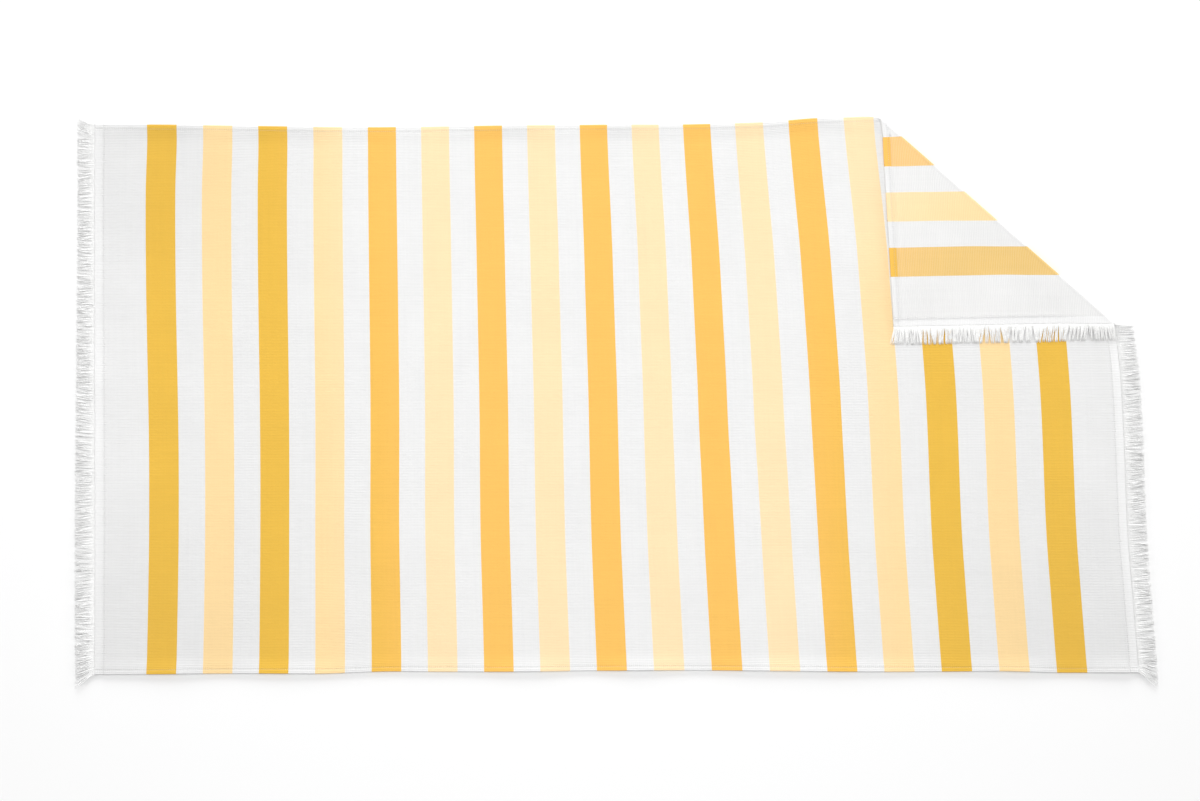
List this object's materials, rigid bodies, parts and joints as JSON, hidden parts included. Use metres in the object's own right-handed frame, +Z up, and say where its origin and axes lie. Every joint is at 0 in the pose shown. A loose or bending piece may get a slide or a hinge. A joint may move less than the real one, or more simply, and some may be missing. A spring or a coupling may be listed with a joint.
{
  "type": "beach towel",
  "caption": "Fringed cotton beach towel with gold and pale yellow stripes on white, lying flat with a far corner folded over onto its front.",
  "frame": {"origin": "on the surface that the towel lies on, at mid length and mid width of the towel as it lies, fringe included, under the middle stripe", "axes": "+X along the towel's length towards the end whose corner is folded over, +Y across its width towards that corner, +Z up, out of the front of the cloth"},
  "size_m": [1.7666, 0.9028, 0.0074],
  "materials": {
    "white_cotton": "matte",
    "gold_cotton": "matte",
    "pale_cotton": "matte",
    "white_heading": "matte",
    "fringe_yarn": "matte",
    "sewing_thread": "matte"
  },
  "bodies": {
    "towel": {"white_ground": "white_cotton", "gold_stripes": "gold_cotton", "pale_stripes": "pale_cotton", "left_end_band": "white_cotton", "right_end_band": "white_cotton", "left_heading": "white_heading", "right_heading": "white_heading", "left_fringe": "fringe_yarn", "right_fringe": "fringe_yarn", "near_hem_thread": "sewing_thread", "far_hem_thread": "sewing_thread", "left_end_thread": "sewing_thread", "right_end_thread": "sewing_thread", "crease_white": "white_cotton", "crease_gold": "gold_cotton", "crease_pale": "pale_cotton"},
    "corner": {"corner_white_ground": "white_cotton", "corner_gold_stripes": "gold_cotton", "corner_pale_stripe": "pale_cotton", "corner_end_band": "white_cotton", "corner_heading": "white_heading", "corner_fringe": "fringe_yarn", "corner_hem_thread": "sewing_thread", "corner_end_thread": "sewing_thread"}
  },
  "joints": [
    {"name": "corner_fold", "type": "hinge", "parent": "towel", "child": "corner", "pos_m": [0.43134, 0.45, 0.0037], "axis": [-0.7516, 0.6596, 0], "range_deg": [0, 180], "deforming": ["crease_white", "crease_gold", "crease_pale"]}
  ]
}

- STATED GOAL:
Return all the data exactly as given.

- TASK ANSWER:
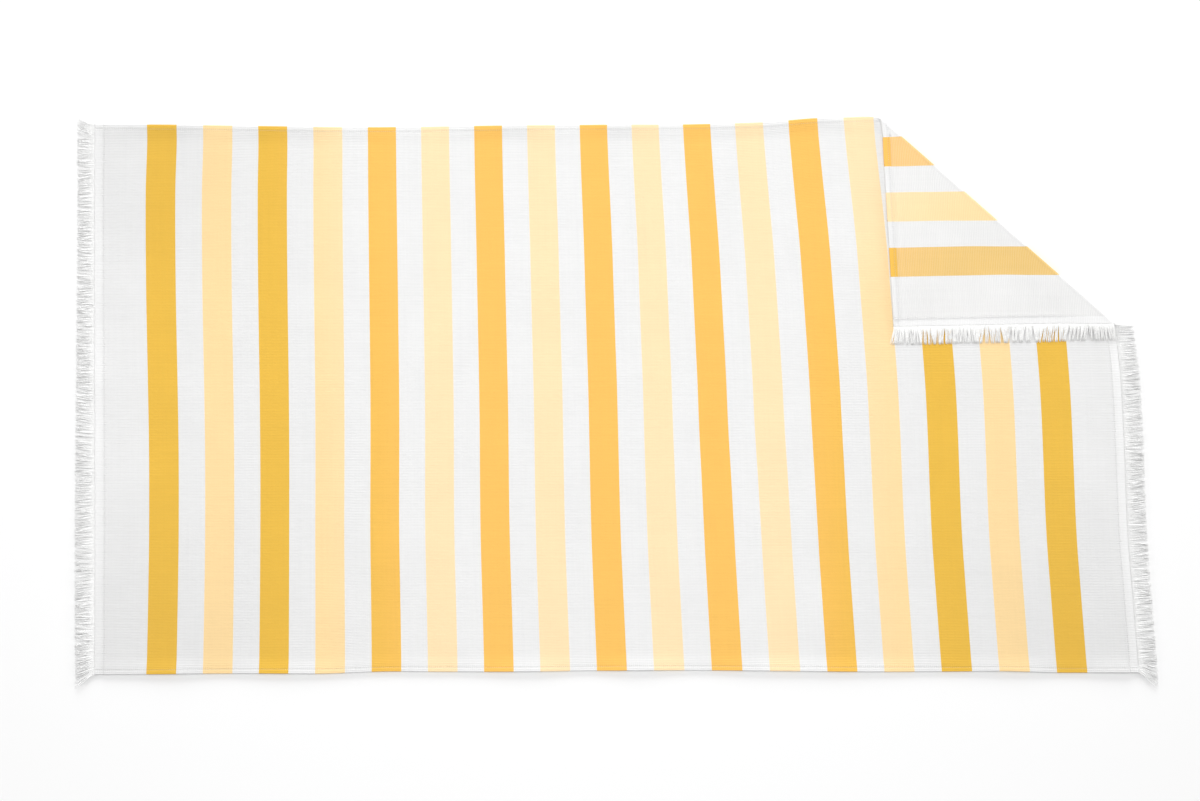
List this object's materials, rigid bodies, parts and joints as JSON, hidden parts included. Use metres in the object's own right-handed frame, +Z up, and say where its origin and axes lie. Every joint is at 0 in the pose shown. A loose or bending piece may get a slide or a hinge. A joint may move less than the real one, or more simply, and some may be missing. A spring or a coupling may be listed with a joint.
{
  "type": "beach towel",
  "caption": "Fringed cotton beach towel with gold and pale yellow stripes on white, lying flat with a far corner folded over onto its front.",
  "frame": {"origin": "on the surface that the towel lies on, at mid length and mid width of the towel as it lies, fringe included, under the middle stripe", "axes": "+X along the towel's length towards the end whose corner is folded over, +Y across its width towards that corner, +Z up, out of the front of the cloth"},
  "size_m": [1.7666, 0.9028, 0.0074],
  "materials": {
    "white_cotton": "matte",
    "gold_cotton": "matte",
    "pale_cotton": "matte",
    "white_heading": "matte",
    "fringe_yarn": "matte",
    "sewing_thread": "matte"
  },
  "bodies": {
    "towel": {"white_ground": "white_cotton", "gold_stripes": "gold_cotton", "pale_stripes": "pale_cotton", "left_end_band": "white_cotton", "right_end_band": "white_cotton", "left_heading": "white_heading", "right_heading": "white_heading", "left_fringe": "fringe_yarn", "right_fringe": "fringe_yarn", "near_hem_thread": "sewing_thread", "far_hem_thread": "sewing_thread", "left_end_thread": "sewing_thread", "right_end_thread": "sewing_thread", "crease_white": "white_cotton", "crease_gold": "gold_cotton", "crease_pale": "pale_cotton"},
    "corner": {"corner_white_ground": "white_cotton", "corner_gold_stripes": "gold_cotton", "corner_pale_stripe": "pale_cotton", "corner_end_band": "white_cotton", "corner_heading": "white_heading", "corner_fringe": "fringe_yarn", "corner_hem_thread": "sewing_thread", "corner_end_thread": "sewing_thread"}
  },
  "joints": [
    {"name": "corner_fold", "type": "hinge", "parent": "towel", "child": "corner", "pos_m": [0.43134, 0.45, 0.0037], "axis": [-0.7516, 0.6596, 0], "range_deg": [0, 180], "deforming": ["crease_white", "crease_gold", "crease_pale"]}
  ]
}